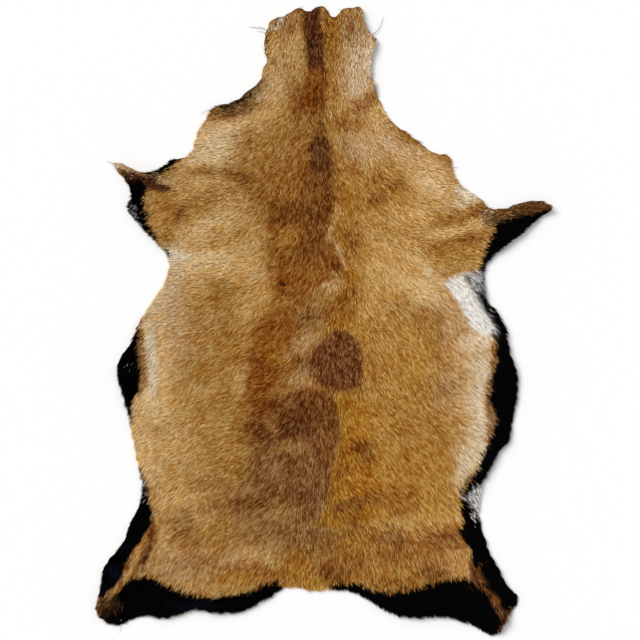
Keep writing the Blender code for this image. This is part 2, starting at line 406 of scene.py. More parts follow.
def strip_objects():
    """One mesh for each strip, with the combing plan on its points."""
    corners = np.array([list(face)[:3] for face in sheet_faces])
    places = sheet_spots[corners]
    across = places[:, :, 0].mean(1)
    areas = abs(cross(places[:, 1] - places[:, 0], places[:, 2] - places[:, 0])) / 2
    order = np.argsort(across)
    shares = np.cumsum(areas[order]) / areas.sum()
    strip_of = np.empty(len(across), int)
    strip_of[order] = np.minimum((shares * len(STRIPS)).astype(int), len(STRIPS) - 1)
    top = sheet_height + LEATHER - ROOT_SINK
    made = []
    for index, name in enumerate(STRIPS):
        used, renamed = np.unique(corners[strip_of == index], return_inverse=True)
        faces = renamed.reshape(-1, 3).tolist()
        mesh = sheet_mesh("hair_" + name, sheet_spots[used], top[used], faces)
        way = mesh.attributes.new("tips", "FLOAT_VECTOR", "POINT")
        way.data.foreach_set("vector", np.column_stack([tips[used], np.zeros(len(used))]).ravel())
        long = mesh.attributes.new("length", "FLOAT", "POINT")
        long.data.foreach_set("value", lengths[used])
        made.append(new_object("hair_" + name, mesh))
    print("upper face:", round(float(areas.sum()), 4), "square metres in", len(made), "strips")
    return made


strips = strip_objects()

# %% [markdown]
# Trees of nodes, for shapes and for finishes, are easiest to read as sums. The small class
# below wraps one socket of a tree. Python's own signs then add Math nodes, and one method adds
# any other node from its type, what goes into its sockets and its settings.

# %% Trees written as sums


def feed(made, sockets):
    """Link wires into a node's sockets, and set its other sockets to plain values."""
    for name, value in sockets.items():
        if isinstance(value, Wire):
            value.tree.links.new(value.socket, made.inputs[name])
        else:
            made.inputs[name].default_value = value


class Wire:
    """A socket of a node tree. Sums and products of wires add the nodes that work them out."""

    def __init__(self, tree, socket=None):
        self.tree = tree
        self.socket = socket

    def node(self, kind, sockets, output=0, **settings):
        """Add a node, and give the wire of one of its outputs."""
        made = self.tree.nodes.new(kind)
        for name, value in settings.items():
            setattr(made, name, value)
        feed(made, sockets)
        return Wire(self.tree, made.outputs[output])

    def maths(self, operation, first, second):
        """One Math node."""
        return self.node("ShaderNodeMath", {0: first, 1: second}, operation=operation)

    def __add__(self, other):
        return self.maths("ADD", self, other)

    def __sub__(self, other):
        return self.maths("SUBTRACT", self, other)

    def __rsub__(self, other):
        return self.maths("SUBTRACT", other, self)

    def __mul__(self, other):
        return self.maths("MULTIPLY", self, other)

    __radd__ = __add__
    __rmul__ = __mul__


def parts(wire, axes):
    """Some of a vector's three numbers, each as a wire."""
    return [wire.node("ShaderNodeSeparateXYZ", {0: wire}, axis) for axis in axes]


def noise(place, scale, detail, output="Fac"):
    """A noise texture over places."""
    return place.node("ShaderNodeTexNoise", {"Vector": place, "Scale": scale, "Detail": detail}, output)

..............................

#### Task to complete:
Extract every line above exactly as it stands.

#### Full response:
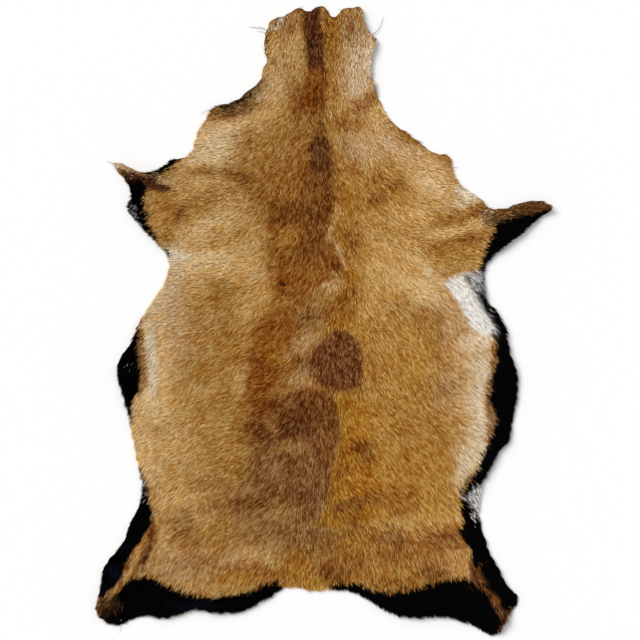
Keep writing the Blender code for this image. This is part 2, starting at line 406 of scene.py. More parts follow.
def strip_objects():
    """One mesh for each strip, with the combing plan on its points."""
    corners = np.array([list(face)[:3] for face in sheet_faces])
    places = sheet_spots[corners]
    across = places[:, :, 0].mean(1)
    areas = abs(cross(places[:, 1] - places[:, 0], places[:, 2] - places[:, 0])) / 2
    order = np.argsort(across)
    shares = np.cumsum(areas[order]) / areas.sum()
    strip_of = np.empty(len(across), int)
    strip_of[order] = np.minimum((shares * len(STRIPS)).astype(int), len(STRIPS) - 1)
    top = sheet_height + LEATHER - ROOT_SINK
    made = []
    for index, name in enumerate(STRIPS):
        used, renamed = np.unique(corners[strip_of == index], return_inverse=True)
        faces = renamed.reshape(-1, 3).tolist()
        mesh = sheet_mesh("hair_" + name, sheet_spots[used], top[used], faces)
        way = mesh.attributes.new("tips", "FLOAT_VECTOR", "POINT")
        way.data.foreach_set("vector", np.column_stack([tips[used], np.zeros(len(used))]).ravel())
        long = mesh.attributes.new("length", "FLOAT", "POINT")
        long.data.foreach_set("value", lengths[used])
        made.append(new_object("hair_" + name, mesh))
    print("upper face:", round(float(areas.sum()), 4), "square metres in", len(made), "strips")
    return made


strips = strip_objects()

# %% [markdown]
# Trees of nodes, for shapes and for finishes, are easiest to read as sums. The small class
# below wraps one socket of a tree. Python's own signs then add Math nodes, and one method adds
# any other node from its type, what goes into its sockets and its settings.

# %% Trees written as sums


def feed(made, sockets):
    """Link wires into a node's sockets, and set its other sockets to plain values."""
    for name, value in sockets.items():
        if isinstance(value, Wire):
            value.tree.links.new(value.socket, made.inputs[name])
        else:
            made.inputs[name].default_value = value


class Wire:
    """A socket of a node tree. Sums and products of wires add the nodes that work them out."""

    def __init__(self, tree, socket=None):
        self.tree = tree
        self.socket = socket

    def node(self, kind, sockets, output=0, **settings):
        """Add a node, and give the wire of one of its outputs."""
        made = self.tree.nodes.new(kind)
        for name, value in settings.items():
            setattr(made, name, value)
        feed(made, sockets)
        return Wire(self.tree, made.outputs[output])

    def maths(self, operation, first, second):
        """One Math node."""
        return self.node("ShaderNodeMath", {0: first, 1: second}, operation=operation)

    def __add__(self, other):
        return self.maths("ADD", self, other)

    def __sub__(self, other):
        return self.maths("SUBTRACT", self, other)

    def __rsub__(self, other):
        return self.maths("SUBTRACT", other, self)

    def __mul__(self, other):
        return self.maths("MULTIPLY", self, other)

    __radd__ = __add__
    __rmul__ = __mul__


def parts(wire, axes):
    """Some of a vector's three numbers, each as a wire."""
    return [wire.node("ShaderNodeSeparateXYZ", {0: wire}, axis) for axis in axes]


def noise(place, scale, detail, output="Fac"):
    """A noise texture over places."""
    return place.node("ShaderNodeTexNoise", {"Vector": place, "Scale": scale, "Detail": detail}, output)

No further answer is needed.